Nothing should be output except the lines from the one containing "Write part 2" through the one containing "LAST_PLACE = WALES - 1e-6", both ends included, each repeated exactly.

(Modeling code records)
+ + + + +
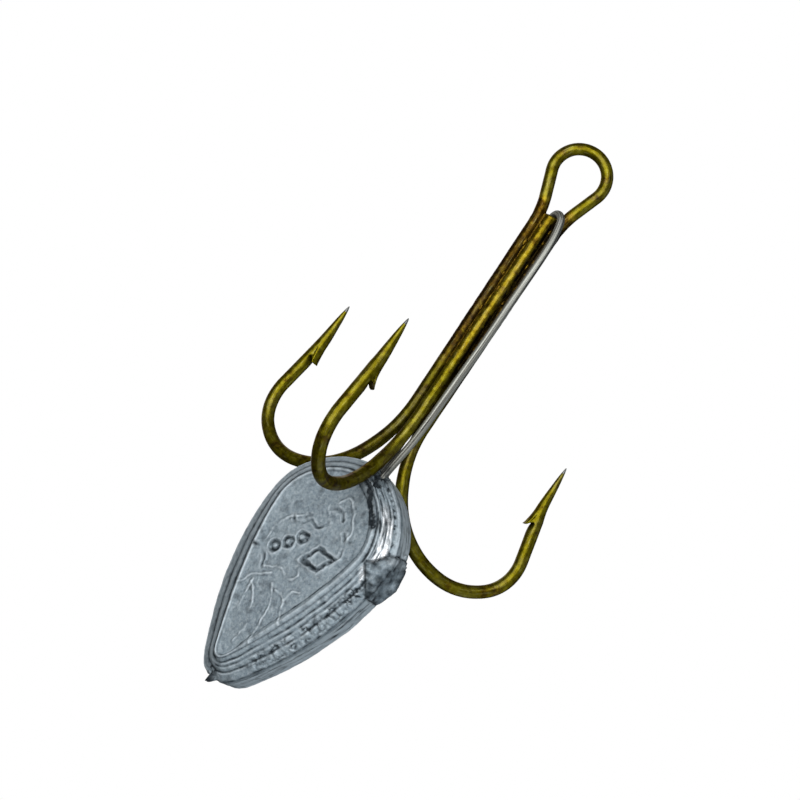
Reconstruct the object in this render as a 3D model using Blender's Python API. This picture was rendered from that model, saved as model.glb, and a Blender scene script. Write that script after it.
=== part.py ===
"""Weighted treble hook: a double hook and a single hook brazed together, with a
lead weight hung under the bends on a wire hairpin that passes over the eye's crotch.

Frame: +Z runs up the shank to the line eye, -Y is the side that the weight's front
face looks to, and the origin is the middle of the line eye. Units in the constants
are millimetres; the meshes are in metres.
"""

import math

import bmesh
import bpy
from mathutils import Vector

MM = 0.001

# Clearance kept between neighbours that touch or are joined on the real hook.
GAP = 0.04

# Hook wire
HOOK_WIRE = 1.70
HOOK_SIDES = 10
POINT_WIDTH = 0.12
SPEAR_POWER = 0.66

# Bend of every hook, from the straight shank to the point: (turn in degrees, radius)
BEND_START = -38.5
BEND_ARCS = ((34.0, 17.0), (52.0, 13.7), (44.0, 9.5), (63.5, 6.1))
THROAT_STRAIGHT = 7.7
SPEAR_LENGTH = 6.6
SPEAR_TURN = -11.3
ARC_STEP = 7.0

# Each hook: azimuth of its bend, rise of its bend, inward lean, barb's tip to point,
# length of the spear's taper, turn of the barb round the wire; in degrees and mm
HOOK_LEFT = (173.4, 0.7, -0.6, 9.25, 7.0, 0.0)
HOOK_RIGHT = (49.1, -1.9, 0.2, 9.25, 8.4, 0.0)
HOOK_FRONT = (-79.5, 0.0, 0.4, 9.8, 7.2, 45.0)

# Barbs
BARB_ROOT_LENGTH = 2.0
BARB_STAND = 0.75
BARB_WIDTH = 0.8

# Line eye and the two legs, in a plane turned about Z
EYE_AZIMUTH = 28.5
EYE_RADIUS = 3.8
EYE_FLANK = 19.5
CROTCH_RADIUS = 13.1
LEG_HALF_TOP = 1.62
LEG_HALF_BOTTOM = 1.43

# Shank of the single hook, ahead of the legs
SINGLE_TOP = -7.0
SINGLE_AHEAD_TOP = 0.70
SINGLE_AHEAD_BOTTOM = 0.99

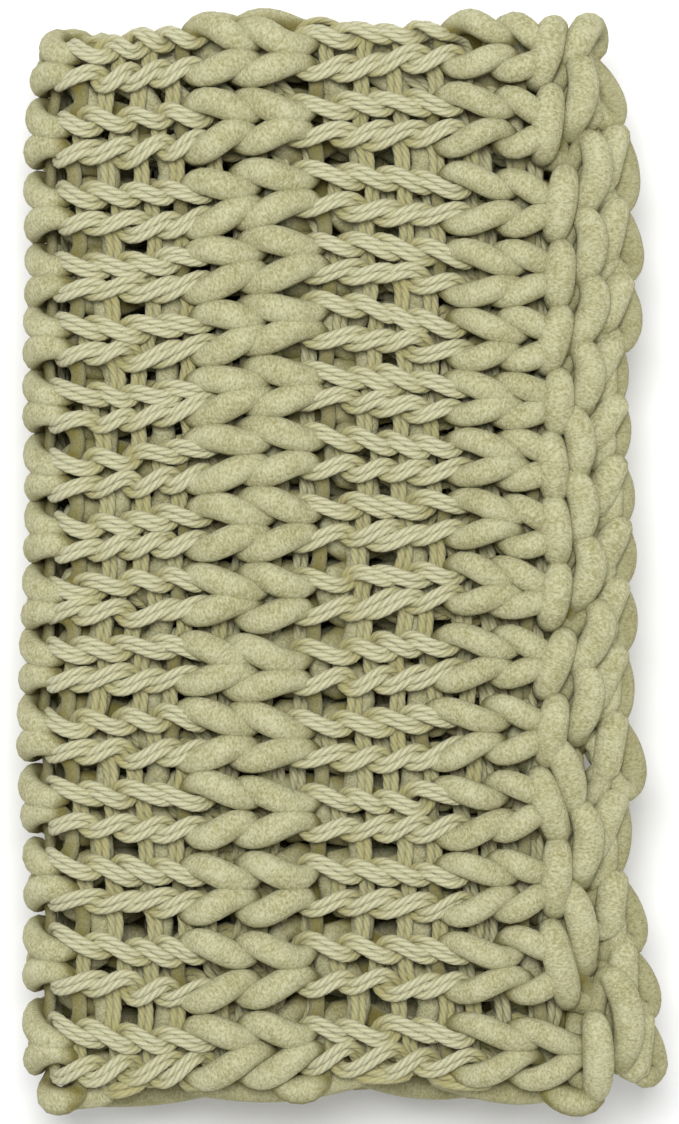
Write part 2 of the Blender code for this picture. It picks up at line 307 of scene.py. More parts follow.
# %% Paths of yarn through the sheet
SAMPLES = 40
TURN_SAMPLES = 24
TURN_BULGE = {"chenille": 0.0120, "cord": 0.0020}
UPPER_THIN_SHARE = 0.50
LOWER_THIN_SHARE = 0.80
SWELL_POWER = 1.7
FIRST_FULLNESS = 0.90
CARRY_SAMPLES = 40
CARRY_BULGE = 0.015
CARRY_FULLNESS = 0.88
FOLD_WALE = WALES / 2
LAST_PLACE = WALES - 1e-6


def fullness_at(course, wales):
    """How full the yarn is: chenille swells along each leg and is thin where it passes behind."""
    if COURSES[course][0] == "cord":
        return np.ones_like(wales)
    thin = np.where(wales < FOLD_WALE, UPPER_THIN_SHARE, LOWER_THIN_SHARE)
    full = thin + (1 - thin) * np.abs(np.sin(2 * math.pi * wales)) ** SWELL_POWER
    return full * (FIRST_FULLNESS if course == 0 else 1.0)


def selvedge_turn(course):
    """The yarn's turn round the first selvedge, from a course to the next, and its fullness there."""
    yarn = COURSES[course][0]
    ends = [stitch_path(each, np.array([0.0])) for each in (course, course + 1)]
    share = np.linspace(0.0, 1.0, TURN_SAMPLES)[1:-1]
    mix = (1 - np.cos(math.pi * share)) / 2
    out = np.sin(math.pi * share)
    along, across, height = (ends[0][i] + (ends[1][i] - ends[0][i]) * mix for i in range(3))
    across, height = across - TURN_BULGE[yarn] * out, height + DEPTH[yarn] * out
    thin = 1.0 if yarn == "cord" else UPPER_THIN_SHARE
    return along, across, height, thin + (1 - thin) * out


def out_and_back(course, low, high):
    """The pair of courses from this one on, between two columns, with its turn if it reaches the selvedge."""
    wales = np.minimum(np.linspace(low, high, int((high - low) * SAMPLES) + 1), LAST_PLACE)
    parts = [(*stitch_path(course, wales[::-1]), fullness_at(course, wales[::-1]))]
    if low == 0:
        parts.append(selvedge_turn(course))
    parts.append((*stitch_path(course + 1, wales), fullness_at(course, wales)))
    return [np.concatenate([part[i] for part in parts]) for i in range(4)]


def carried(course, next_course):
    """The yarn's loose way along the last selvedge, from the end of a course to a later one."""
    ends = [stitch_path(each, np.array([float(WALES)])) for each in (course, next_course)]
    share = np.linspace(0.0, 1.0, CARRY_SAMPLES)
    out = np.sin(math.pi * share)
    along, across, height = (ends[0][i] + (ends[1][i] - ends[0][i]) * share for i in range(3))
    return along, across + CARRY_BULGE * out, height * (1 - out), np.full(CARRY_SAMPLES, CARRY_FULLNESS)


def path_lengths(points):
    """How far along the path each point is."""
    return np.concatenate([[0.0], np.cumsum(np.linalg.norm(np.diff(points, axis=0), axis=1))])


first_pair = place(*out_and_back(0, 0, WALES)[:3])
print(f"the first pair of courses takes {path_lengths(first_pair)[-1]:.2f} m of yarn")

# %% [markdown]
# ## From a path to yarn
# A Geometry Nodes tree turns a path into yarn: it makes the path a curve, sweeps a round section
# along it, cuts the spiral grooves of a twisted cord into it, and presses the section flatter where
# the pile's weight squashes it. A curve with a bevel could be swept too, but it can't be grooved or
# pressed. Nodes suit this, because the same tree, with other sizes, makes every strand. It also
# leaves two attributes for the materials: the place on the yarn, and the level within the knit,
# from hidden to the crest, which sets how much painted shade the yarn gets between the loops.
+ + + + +
▶ THE COMPLETED TASK
Write part 2 of the Blender code for this picture. It picks up at line 307 of scene.py. More parts follow.
# %% Paths of yarn through the sheet
SAMPLES = 40
TURN_SAMPLES = 24
TURN_BULGE = {"chenille": 0.0120, "cord": 0.0020}
UPPER_THIN_SHARE = 0.50
LOWER_THIN_SHARE = 0.80
SWELL_POWER = 1.7
FIRST_FULLNESS = 0.90
CARRY_SAMPLES = 40
CARRY_BULGE = 0.015
CARRY_FULLNESS = 0.88
FOLD_WALE = WALES / 2
LAST_PLACE = WALES - 1e-6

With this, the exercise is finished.